Articles of interest:
The much-quoted-out-of-context “undermine” article”: http://www.washingtonpost.com/ac2/wp-dyn/A23371-2001Feb18?language=printer
Something more recent: http://entertainment.timesonline.co.uk/tol/arts_and_entertainment/film/article2953880.ece
I think we’re closer to one another’s POV than you think. That said:
– A weak god being killed by the protagonist cracks the foundations of Christian belief. That’s not a comment on church bureaucracy.
– If the precept you’re opposing is the existence/power of god, then you are, as Pullman says, undermining the very basis on which the faith exists. It may as well go away at that point.

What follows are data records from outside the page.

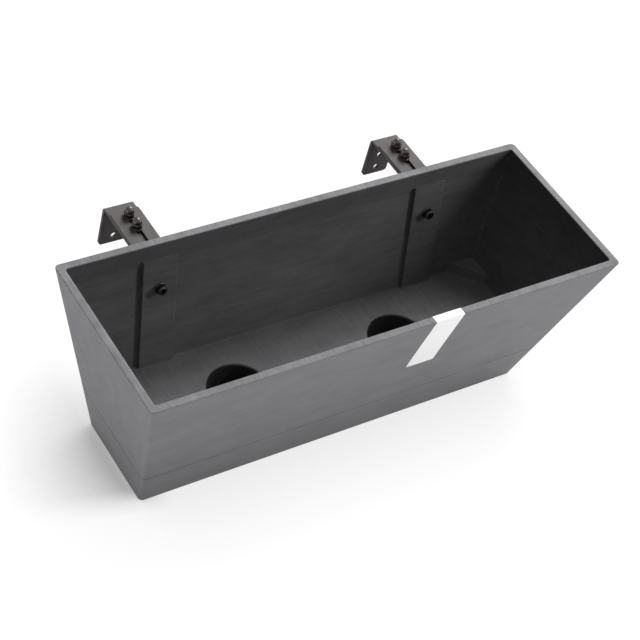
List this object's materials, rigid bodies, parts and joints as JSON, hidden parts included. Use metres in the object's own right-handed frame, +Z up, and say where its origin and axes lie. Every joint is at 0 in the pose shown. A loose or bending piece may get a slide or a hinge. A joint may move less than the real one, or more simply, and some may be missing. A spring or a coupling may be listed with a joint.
{
  "type": "window box planter",
  "caption": "Long tapered planting trough on a water tray, with soil wells in its floor and slotted steel arms whose sliding hooks hang it on a railing.",
  "frame": {"origin": "centre of the water tray's underside", "axes": "+X along the box to the right seen from its front, +Y to the back where the hooks are, +Z up"},
  "size_m": [0.5496, 0.2737, 0.1993],
  "materials": {
    "body": "fine-grained dark grey moulded plastic",
    "bar": "matt brownish grey steel bar",
    "fastener": "satin dark brown steel",
    "label": "plain white coated paper"
  },
  "bodies": {
    "reservoir_tray": {"reservoir_tray": "body"},
    "trough": {"trough": "body", "left_soil_well": "body", "right_soil_well": "body", "label_strip": "label", "left_arm": "bar", "left_wall_bolt": "fastener", "left_wall_inner_washer": "fastener", "left_wall_outer_washer": "fastener", "left_wall_nut": "fastener", "right_arm": "bar", "right_wall_bolt": "fastener", "right_wall_inner_washer": "fastener", "right_wall_outer_washer": "fastener", "right_wall_nut": "fastener"},
    "left_hook": {"left_hook": "bar", "left_rear_clamp_bolt": "fastener", "left_rear_clamp_washer": "fastener", "left_rear_clamp_nut": "fastener", "left_front_clamp_bolt": "fastener", "left_front_clamp_washer": "fastener", "left_front_clamp_nut": "fastener"},
    "right_hook": {"right_hook": "bar", "right_rear_clamp_bolt": "fastener", "right_rear_clamp_washer": "fastener", "right_rear_clamp_nut": "fastener", "right_front_clamp_bolt": "fastener", "right_front_clamp_washer": "fastener", "right_front_clamp_nut": "fastener"}
  },
  "joints": [
    {"name": "trough_lift", "type": "slide", "parent": "reservoir_tray", "child": "trough", "axis": [0, 0, 1], "range_m": [0, 0.06]},
    {"name": "left_hook_slide", "type": "slide", "parent": "trough", "child": "left_hook", "axis": [0, -1, 0], "range_m": [0, 0.0255]},
    {"name": "right_hook_slide", "type": "slide", "parent": "trough", "child": "right_hook", "axis": [0, -1, 0], "range_m": [0, 0.0255]}
  ]
}
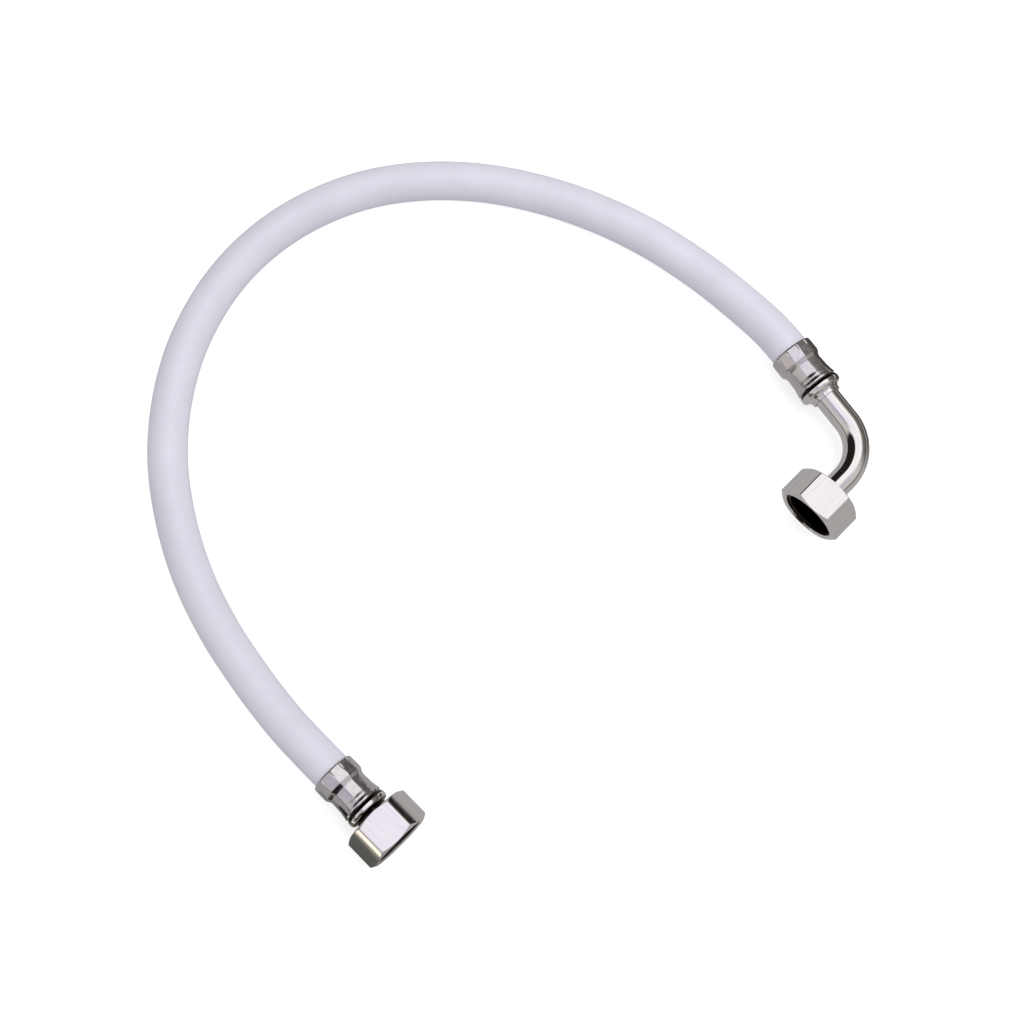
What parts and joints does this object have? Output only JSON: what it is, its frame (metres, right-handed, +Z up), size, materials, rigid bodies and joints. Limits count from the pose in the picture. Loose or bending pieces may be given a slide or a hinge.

– Christian faith is not about a vague belief in moral goodness. It is about a hard edged recognition of the existence of God and Jesus Christ. Without those precepts, you may be a decent, spiritual person, but you’re not a Christian. All protestant faiths, no matter how varied, accept those two precepts – an omnipotent God, and Jesus Christ his avatar to mankind.
Ergo: Pullman’s “reforms” are tantamount to an erasure of the Christian faith.
Not at all.
The book is a metaphor, not some literal manifesto. The story is clearly a commentary on how Church (and Angelic) bureacracies strive to take away the free will of man.
Besides, if some dude writing a young adult novel can crack the foundation of your faith, then that foundation is not very secure.
I don’t really remember how the whole God thing goes down in the end, BTW, and I would appreciate you not telling me. Killing God is the quest in books I and II of Lord Asriel, who is not the protagonist. In many ways, he is the antagonist, power-mad and morally bankrupt in much the same way the Magisterium is.
Pullman never denies the existence of God or Christ in his stories, and has stated clearly that he is looking to make people think, not convert them to atheism or erase Christianity. That is just alarmist nonsense.
Sure, he’s posing some hard questions, but I think they’re good ones, and could lead to positive thinking amongst Christians and heathens alike.